▶ [DIRECTIONS]:
Read the material below and tally how many lines hold the word "depsgraph", giving the number and nothing else.

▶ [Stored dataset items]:

++++++++

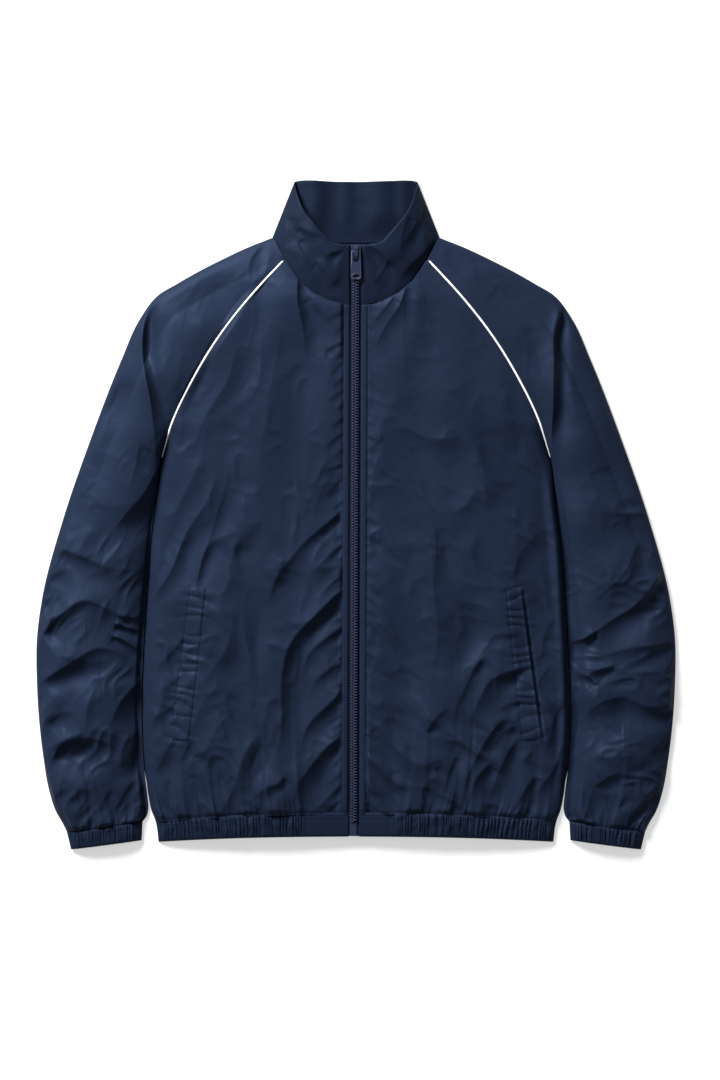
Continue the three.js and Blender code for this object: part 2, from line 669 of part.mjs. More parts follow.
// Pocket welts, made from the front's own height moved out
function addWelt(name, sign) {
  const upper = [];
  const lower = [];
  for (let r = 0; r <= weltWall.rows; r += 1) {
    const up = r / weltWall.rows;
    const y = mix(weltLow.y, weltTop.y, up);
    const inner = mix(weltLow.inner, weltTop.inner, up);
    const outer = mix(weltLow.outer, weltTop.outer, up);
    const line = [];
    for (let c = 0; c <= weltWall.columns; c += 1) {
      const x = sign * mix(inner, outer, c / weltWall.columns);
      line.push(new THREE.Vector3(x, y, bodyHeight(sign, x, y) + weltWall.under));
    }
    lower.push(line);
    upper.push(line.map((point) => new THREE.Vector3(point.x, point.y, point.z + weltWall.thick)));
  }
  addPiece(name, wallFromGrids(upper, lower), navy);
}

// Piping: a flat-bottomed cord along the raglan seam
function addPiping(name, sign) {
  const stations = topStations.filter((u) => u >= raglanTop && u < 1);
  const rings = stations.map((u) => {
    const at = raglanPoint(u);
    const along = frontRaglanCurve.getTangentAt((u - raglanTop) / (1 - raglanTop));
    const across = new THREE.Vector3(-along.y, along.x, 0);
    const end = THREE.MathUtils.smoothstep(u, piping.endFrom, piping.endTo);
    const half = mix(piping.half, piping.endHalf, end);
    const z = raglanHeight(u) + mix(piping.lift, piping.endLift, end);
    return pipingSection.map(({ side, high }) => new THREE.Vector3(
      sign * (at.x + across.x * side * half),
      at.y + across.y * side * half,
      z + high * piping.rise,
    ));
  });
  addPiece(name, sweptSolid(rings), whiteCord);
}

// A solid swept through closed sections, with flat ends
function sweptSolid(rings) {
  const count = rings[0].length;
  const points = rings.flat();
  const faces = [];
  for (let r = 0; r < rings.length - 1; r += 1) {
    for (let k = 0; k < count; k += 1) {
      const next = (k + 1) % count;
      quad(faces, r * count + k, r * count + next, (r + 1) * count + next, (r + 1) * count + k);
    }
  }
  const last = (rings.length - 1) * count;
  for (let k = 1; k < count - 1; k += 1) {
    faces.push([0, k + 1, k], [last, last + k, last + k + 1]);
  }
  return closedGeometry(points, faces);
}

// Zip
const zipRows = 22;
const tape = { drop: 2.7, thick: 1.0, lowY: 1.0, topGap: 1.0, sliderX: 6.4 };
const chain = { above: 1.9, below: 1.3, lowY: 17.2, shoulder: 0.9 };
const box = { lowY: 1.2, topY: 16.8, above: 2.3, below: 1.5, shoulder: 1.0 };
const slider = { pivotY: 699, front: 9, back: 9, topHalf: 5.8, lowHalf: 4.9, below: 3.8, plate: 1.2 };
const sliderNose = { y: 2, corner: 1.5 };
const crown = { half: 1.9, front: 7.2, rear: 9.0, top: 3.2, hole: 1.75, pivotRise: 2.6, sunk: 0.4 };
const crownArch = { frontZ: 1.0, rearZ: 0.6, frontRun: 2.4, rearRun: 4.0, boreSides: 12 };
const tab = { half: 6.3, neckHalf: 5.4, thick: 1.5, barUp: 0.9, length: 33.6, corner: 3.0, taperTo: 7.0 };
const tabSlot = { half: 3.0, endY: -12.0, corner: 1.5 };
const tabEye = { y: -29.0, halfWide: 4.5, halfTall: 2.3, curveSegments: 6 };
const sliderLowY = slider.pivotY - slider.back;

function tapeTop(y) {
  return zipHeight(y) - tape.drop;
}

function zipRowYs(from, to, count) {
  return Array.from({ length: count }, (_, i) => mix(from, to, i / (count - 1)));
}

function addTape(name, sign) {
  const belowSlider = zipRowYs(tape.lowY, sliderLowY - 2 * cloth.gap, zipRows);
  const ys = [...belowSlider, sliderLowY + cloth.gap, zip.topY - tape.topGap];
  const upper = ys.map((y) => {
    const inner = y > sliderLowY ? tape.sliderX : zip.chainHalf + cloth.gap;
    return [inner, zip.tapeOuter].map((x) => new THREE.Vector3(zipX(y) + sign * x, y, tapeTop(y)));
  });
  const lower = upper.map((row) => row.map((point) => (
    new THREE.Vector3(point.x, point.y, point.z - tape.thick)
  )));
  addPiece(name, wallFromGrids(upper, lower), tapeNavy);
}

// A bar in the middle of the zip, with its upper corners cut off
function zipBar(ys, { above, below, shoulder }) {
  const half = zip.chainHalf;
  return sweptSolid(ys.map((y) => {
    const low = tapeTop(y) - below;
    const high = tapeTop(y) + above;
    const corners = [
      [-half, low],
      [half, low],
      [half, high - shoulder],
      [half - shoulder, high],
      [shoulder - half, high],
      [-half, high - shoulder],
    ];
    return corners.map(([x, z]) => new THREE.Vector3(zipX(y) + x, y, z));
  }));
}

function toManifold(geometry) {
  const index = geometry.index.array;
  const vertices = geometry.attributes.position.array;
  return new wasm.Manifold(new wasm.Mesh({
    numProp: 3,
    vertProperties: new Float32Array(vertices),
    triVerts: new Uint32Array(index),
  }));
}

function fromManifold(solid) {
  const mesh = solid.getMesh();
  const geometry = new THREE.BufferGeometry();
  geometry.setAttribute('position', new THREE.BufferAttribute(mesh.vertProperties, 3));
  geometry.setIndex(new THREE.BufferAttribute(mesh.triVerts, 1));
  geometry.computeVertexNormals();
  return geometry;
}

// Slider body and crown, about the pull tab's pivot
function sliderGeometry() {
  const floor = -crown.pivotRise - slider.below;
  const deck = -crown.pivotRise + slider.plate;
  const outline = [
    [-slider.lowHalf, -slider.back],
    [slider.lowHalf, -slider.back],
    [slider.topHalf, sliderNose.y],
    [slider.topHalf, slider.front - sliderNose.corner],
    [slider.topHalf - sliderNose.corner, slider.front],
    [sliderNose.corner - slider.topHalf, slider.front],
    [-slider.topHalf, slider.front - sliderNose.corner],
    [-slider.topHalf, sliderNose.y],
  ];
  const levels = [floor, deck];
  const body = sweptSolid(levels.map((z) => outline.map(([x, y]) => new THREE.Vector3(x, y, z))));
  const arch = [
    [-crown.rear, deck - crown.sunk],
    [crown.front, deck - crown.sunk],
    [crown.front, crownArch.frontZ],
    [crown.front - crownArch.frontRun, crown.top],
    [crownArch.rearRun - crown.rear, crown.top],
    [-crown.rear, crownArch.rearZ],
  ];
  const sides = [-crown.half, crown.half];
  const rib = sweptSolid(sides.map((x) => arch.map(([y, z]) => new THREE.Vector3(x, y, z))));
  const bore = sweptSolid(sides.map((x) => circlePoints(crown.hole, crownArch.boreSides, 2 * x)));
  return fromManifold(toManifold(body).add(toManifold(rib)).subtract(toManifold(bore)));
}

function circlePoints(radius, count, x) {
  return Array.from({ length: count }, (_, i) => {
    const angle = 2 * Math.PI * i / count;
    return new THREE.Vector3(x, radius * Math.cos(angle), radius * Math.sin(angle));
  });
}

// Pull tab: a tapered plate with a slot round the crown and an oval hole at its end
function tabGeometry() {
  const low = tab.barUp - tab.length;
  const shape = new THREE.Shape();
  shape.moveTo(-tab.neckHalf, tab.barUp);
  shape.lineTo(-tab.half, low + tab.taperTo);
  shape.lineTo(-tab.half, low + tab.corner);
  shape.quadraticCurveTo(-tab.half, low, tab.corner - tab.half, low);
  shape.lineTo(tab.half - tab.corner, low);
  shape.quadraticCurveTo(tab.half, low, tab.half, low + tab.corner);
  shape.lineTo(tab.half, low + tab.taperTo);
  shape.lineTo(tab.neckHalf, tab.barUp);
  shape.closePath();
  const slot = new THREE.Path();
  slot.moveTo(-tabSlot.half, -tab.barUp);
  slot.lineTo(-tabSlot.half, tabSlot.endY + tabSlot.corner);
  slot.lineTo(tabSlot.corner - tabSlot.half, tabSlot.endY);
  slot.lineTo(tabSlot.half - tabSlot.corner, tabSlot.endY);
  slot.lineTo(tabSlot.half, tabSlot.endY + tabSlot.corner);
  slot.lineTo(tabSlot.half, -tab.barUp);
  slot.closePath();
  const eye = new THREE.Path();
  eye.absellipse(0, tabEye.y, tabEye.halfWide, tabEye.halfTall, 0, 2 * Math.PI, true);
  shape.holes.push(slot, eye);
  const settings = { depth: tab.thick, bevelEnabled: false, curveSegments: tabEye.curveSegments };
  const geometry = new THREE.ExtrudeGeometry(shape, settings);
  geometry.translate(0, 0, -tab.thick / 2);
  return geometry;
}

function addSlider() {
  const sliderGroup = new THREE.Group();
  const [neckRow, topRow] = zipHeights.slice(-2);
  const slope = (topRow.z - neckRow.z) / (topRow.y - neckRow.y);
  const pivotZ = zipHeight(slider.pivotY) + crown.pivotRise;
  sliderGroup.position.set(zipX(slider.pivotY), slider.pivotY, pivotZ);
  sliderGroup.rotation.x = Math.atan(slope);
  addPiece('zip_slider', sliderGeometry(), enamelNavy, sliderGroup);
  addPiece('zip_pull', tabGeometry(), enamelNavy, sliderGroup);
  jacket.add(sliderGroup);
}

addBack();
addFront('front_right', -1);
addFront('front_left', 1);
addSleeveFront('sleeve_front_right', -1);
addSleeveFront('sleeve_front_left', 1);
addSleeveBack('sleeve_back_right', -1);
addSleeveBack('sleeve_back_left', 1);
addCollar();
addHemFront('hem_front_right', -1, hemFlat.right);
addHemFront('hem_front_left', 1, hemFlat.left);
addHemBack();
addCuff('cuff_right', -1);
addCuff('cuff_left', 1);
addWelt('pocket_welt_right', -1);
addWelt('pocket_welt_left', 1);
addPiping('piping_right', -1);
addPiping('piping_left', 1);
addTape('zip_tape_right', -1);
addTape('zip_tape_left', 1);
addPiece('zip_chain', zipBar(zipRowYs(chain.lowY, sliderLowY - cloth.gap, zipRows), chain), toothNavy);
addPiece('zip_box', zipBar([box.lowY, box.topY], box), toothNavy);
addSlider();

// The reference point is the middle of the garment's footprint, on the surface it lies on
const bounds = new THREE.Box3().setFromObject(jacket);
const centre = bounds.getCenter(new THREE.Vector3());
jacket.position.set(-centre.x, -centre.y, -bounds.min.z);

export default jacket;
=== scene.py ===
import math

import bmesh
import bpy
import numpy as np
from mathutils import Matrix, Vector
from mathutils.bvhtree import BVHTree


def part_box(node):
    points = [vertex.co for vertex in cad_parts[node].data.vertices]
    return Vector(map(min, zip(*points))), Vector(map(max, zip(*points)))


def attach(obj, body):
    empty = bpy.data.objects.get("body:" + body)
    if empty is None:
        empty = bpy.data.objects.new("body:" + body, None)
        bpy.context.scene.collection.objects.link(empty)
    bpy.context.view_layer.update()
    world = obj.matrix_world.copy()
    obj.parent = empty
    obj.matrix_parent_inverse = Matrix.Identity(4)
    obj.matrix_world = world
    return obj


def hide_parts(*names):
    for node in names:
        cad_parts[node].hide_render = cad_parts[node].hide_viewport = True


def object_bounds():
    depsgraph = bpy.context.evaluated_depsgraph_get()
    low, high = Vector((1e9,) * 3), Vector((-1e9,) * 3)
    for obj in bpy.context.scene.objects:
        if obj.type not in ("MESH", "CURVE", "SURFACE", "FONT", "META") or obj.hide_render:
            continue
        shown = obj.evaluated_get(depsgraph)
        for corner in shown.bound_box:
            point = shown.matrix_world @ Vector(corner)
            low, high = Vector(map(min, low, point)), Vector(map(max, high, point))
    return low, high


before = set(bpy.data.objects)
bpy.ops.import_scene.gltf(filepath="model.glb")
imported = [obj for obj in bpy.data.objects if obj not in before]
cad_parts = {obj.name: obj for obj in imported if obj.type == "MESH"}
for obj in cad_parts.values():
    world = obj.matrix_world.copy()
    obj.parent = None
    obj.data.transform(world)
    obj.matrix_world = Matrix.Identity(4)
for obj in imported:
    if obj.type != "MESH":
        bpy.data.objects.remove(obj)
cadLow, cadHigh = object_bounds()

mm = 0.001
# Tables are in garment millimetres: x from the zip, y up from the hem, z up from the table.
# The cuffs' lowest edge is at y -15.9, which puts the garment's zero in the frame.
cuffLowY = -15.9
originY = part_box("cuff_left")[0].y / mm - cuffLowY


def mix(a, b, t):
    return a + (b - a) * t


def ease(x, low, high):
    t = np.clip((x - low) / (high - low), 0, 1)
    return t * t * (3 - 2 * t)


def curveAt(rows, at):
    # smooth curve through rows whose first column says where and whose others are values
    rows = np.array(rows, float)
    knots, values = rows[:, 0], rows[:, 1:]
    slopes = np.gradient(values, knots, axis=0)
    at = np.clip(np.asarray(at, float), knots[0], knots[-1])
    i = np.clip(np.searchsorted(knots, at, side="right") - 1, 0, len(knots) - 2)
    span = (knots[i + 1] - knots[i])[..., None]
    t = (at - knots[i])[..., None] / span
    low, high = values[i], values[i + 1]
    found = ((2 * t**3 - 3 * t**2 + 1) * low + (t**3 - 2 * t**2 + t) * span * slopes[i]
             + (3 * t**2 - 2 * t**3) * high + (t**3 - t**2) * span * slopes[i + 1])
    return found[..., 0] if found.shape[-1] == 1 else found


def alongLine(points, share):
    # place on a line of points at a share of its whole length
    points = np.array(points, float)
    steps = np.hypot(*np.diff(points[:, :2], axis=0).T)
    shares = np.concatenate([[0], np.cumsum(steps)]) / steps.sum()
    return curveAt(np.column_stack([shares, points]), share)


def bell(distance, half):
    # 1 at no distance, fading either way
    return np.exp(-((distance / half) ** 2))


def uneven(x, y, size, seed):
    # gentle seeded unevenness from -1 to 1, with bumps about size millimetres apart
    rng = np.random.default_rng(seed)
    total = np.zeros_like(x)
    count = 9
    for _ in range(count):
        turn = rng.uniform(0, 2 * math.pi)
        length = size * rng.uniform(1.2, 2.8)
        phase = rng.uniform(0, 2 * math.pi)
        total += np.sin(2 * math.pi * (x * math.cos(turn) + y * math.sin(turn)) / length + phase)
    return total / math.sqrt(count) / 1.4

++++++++

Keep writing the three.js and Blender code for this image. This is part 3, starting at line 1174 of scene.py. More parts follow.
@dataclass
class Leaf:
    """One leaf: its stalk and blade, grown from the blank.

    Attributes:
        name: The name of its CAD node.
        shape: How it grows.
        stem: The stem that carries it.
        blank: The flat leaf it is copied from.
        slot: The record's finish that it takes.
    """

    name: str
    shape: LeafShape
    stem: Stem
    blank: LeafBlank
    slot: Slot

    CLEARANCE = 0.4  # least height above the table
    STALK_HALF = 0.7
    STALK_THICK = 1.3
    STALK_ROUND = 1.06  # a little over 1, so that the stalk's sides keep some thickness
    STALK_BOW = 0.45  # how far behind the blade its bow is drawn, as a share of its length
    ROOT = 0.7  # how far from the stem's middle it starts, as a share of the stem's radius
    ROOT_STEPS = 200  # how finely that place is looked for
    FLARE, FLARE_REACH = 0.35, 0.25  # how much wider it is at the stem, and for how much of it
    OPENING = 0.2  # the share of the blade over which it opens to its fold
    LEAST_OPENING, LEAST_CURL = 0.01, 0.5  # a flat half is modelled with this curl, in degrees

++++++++

▶ [SOLUTION FOR THIS PROBLEM]:
2